**Exercise instructions:** Give the listing again in full, exactly as written.

**Data section:**
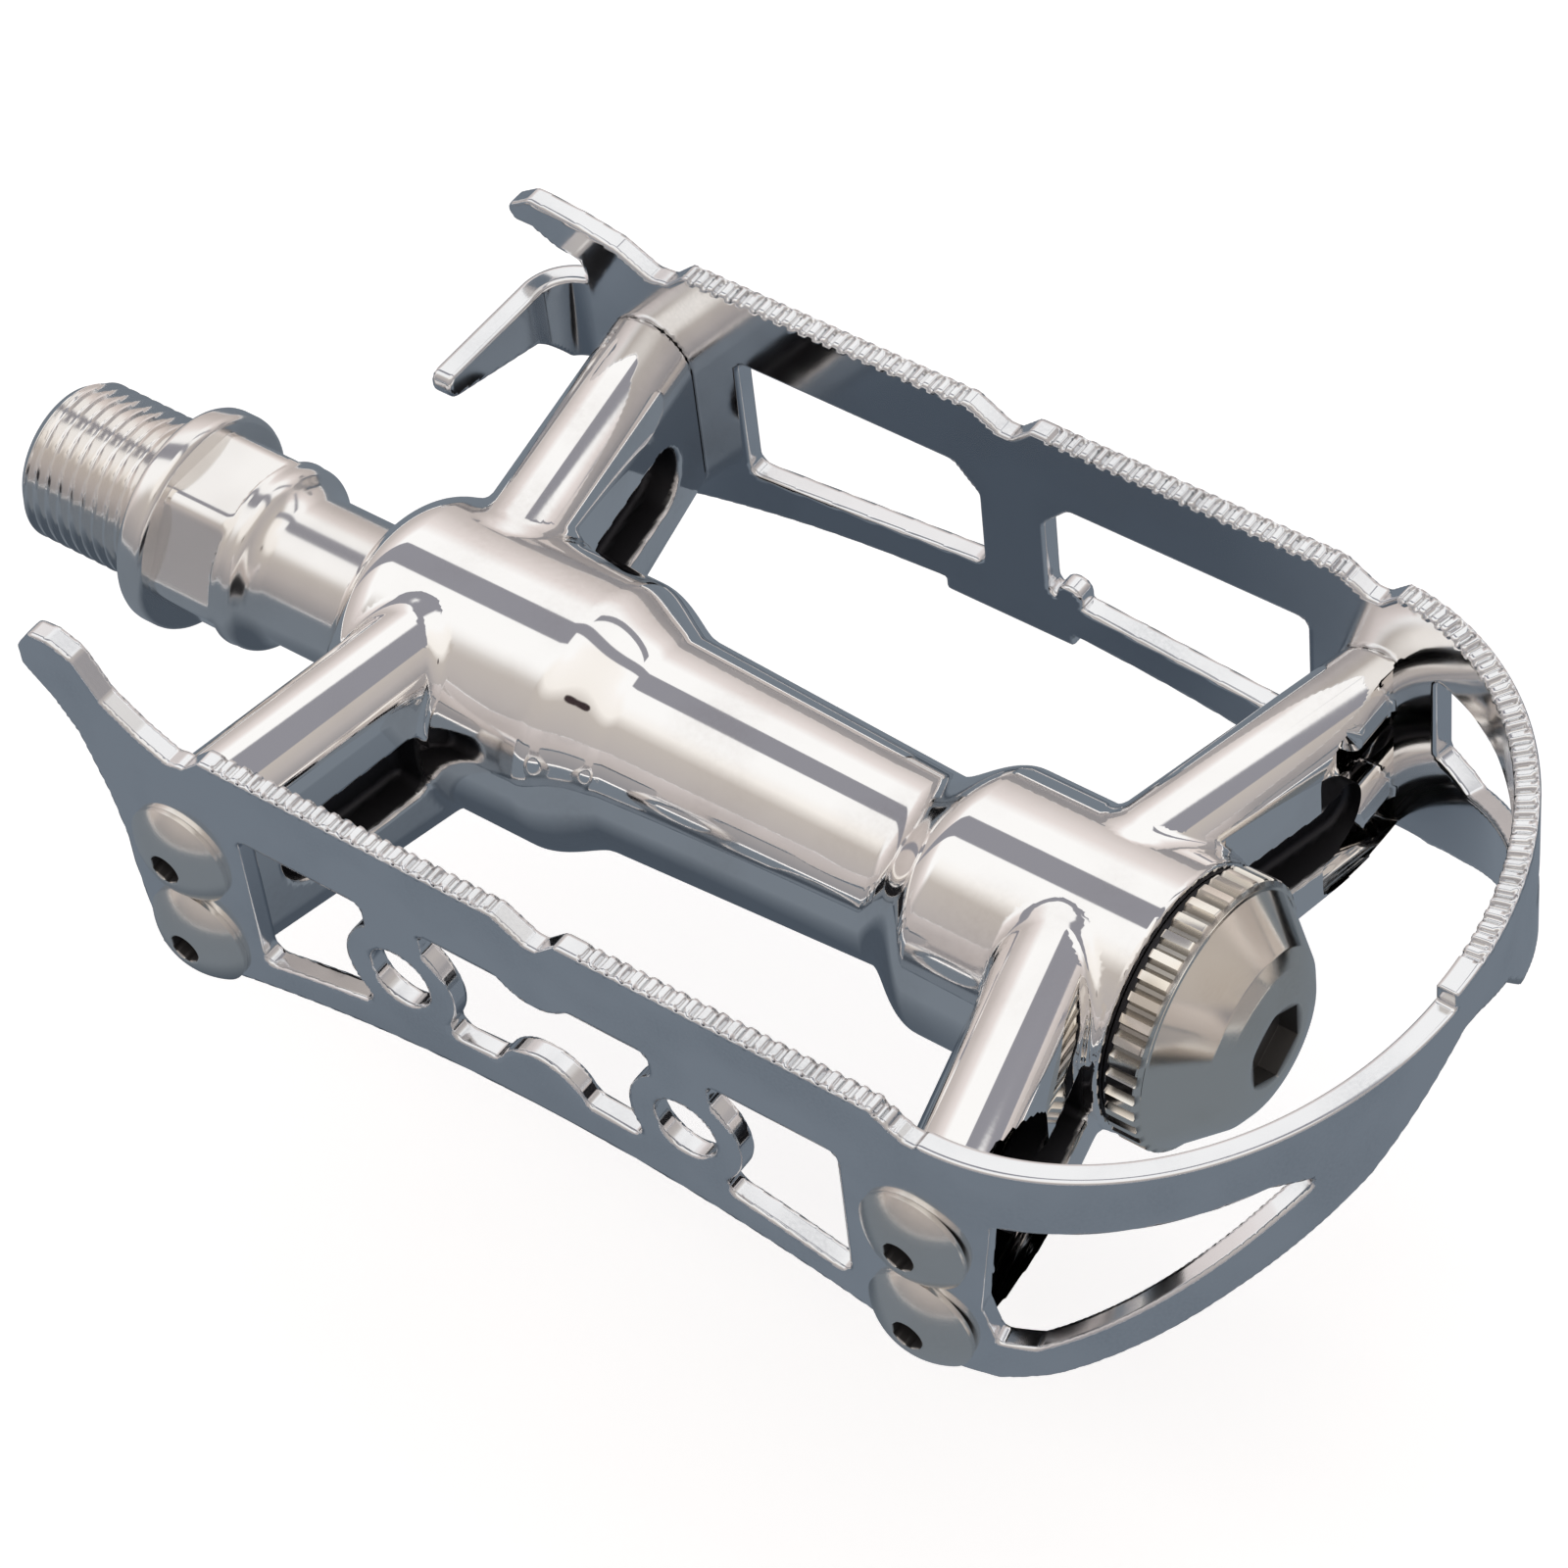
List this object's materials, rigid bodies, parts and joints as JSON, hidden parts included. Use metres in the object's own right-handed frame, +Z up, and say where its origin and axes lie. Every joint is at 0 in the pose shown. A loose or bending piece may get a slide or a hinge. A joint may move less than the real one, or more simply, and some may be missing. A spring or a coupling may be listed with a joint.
{
  "type": "bicycle pedal",
  "caption": "Polished road bicycle pedal: threaded spindle, slim barrel body with four arms, and a serrated quill cage round a knurled dust cap.",
  "frame": {"origin": "on the spindle's axis, at the flange face that seats on the crank arm", "axes": "X along the spindle, with the thread at -X and the dust cap at +X; Z up, towards the cage's serrated edge; the plate with the toe clip holes at -Y"},
  "size_m": [0.136, 0.0682, 0.035],
  "materials": {
    "spindle_steel": "satin polished hardened steel",
    "body_alloy": "polished forged aluminium",
    "cage_steel": "polished chromed steel strip",
    "screw_steel": "satin nickel-plated steel",
    "bearing_steel": "ground hardened steel",
    "ball_steel": "polished bearing steel",
    "cap_alloy": "satin machined aluminium",
    "seal_rubber": "black nitrile rubber"
  },
  "bodies": {
    "spindle_group": {"spindle": "spindle_steel", "bearing_cone": "bearing_steel", "keyed_washer": "bearing_steel", "locknut": "bearing_steel"},
    "pedal_group": {"body": "body_alloy", "cage": "cage_steel", "dust_ring": "screw_steel", "inboard_cup": "bearing_steel", "outboard_cup": "bearing_steel", "dust_cap": "cap_alloy", "cap_seal_ring": "seal_rubber", "screw_front_inboard_upper": "screw_steel", "screw_front_inboard_lower": "screw_steel", "screw_front_outboard_upper": "screw_steel", "screw_front_outboard_lower": "screw_steel", "screw_rear_inboard_upper": "screw_steel", "screw_rear_inboard_lower": "screw_steel", "screw_rear_outboard_upper": "screw_steel", "screw_rear_outboard_lower": "screw_steel"},
    "inboard_ball_row": {"inboard_balls": "ball_steel"},
    "outboard_ball_row": {"outboard_balls": "ball_steel"}
  },
  "joints": [
    {"name": "pedal_turn", "type": "hinge", "parent": "spindle_group", "child": "pedal_group", "pos_m": [0, 0, 0], "axis": [1, 0, 0], "continuous": true},
    {"name": "inboard_ball_turn", "type": "hinge", "parent": "spindle_group", "child": "inboard_ball_row", "pos_m": [0.0275, 0, 0], "axis": [1, 0, 0], "continuous": true},
    {"name": "outboard_ball_turn", "type": "hinge", "parent": "spindle_group", "child": "outboard_ball_row", "pos_m": [0.086, 0, 0], "axis": [1, 0, 0], "continuous": true}
  ],
  "couplings": [
    {"joint": "inboard_ball_turn", "follows": "pedal_turn", "ratio": 0.584},
    {"joint": "outboard_ball_turn", "follows": "pedal_turn", "ratio": 0.591}
  ]
}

**Solved exercise:**
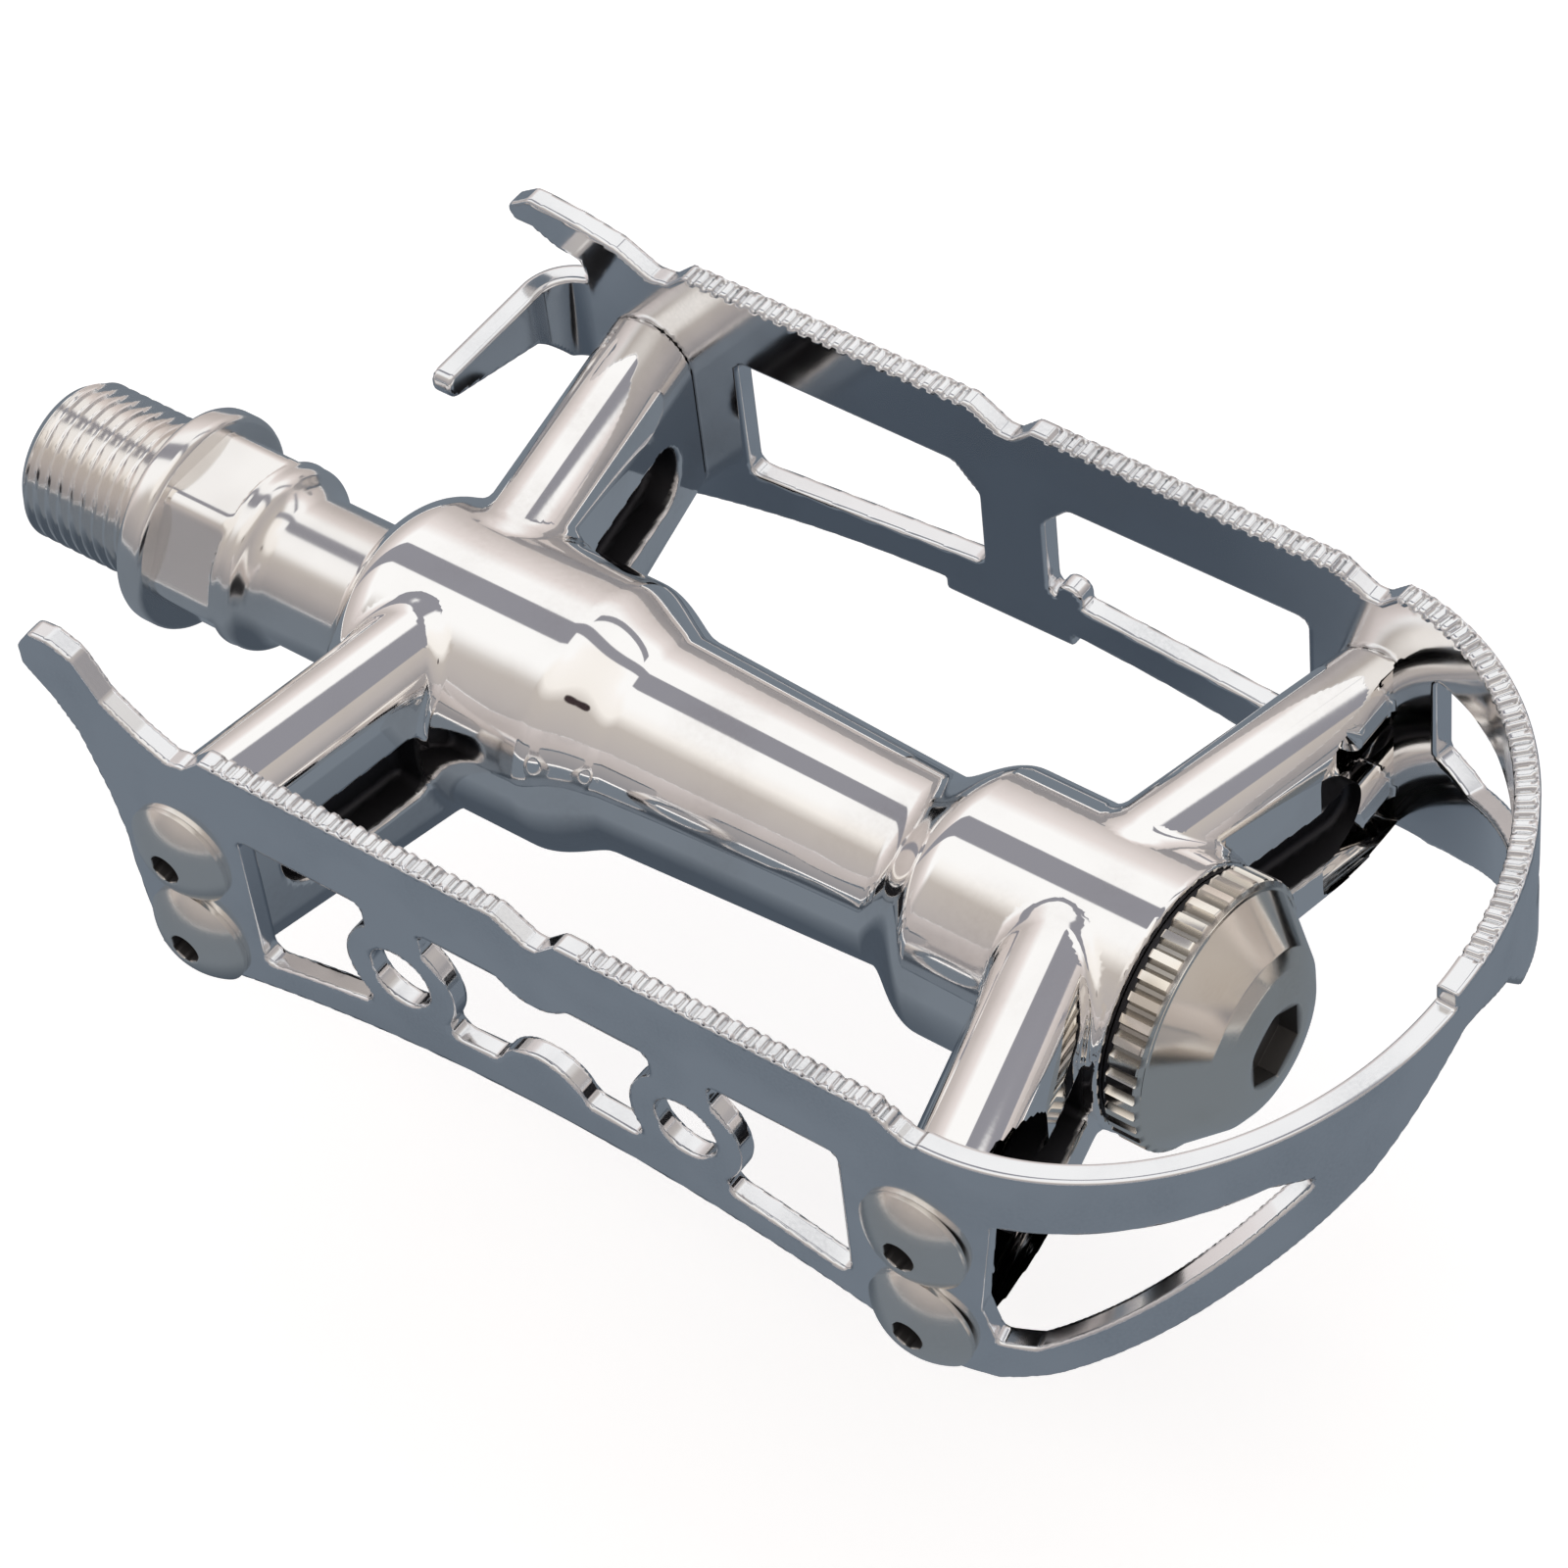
List this object's materials, rigid bodies, parts and joints as JSON, hidden parts included. Use metres in the object's own right-handed frame, +Z up, and say where its origin and axes lie. Every joint is at 0 in the pose shown. A loose or bending piece may get a slide or a hinge. A joint may move less than the real one, or more simply, and some may be missing. A spring or a coupling may be listed with a joint.
{
  "type": "bicycle pedal",
  "caption": "Polished road bicycle pedal: threaded spindle, slim barrel body with four arms, and a serrated quill cage round a knurled dust cap.",
  "frame": {"origin": "on the spindle's axis, at the flange face that seats on the crank arm", "axes": "X along the spindle, with the thread at -X and the dust cap at +X; Z up, towards the cage's serrated edge; the plate with the toe clip holes at -Y"},
  "size_m": [0.136, 0.0682, 0.035],
  "materials": {
    "spindle_steel": "satin polished hardened steel",
    "body_alloy": "polished forged aluminium",
    "cage_steel": "polished chromed steel strip",
    "screw_steel": "satin nickel-plated steel",
    "bearing_steel": "ground hardened steel",
    "ball_steel": "polished bearing steel",
    "cap_alloy": "satin machined aluminium",
    "seal_rubber": "black nitrile rubber"
  },
  "bodies": {
    "spindle_group": {"spindle": "spindle_steel", "bearing_cone": "bearing_steel", "keyed_washer": "bearing_steel", "locknut": "bearing_steel"},
    "pedal_group": {"body": "body_alloy", "cage": "cage_steel", "dust_ring": "screw_steel", "inboard_cup": "bearing_steel", "outboard_cup": "bearing_steel", "dust_cap": "cap_alloy", "cap_seal_ring": "seal_rubber", "screw_front_inboard_upper": "screw_steel", "screw_front_inboard_lower": "screw_steel", "screw_front_outboard_upper": "screw_steel", "screw_front_outboard_lower": "screw_steel", "screw_rear_inboard_upper": "screw_steel", "screw_rear_inboard_lower": "screw_steel", "screw_rear_outboard_upper": "screw_steel", "screw_rear_outboard_lower": "screw_steel"},
    "inboard_ball_row": {"inboard_balls": "ball_steel"},
    "outboard_ball_row": {"outboard_balls": "ball_steel"}
  },
  "joints": [
    {"name": "pedal_turn", "type": "hinge", "parent": "spindle_group", "child": "pedal_group", "pos_m": [0, 0, 0], "axis": [1, 0, 0], "continuous": true},
    {"name": "inboard_ball_turn", "type": "hinge", "parent": "spindle_group", "child": "inboard_ball_row", "pos_m": [0.0275, 0, 0], "axis": [1, 0, 0], "continuous": true},
    {"name": "outboard_ball_turn", "type": "hinge", "parent": "spindle_group", "child": "outboard_ball_row", "pos_m": [0.086, 0, 0], "axis": [1, 0, 0], "continuous": true}
  ],
  "couplings": [
    {"joint": "inboard_ball_turn", "follows": "pedal_turn", "ratio": 0.584},
    {"joint": "outboard_ball_turn", "follows": "pedal_turn", "ratio": 0.591}
  ]
}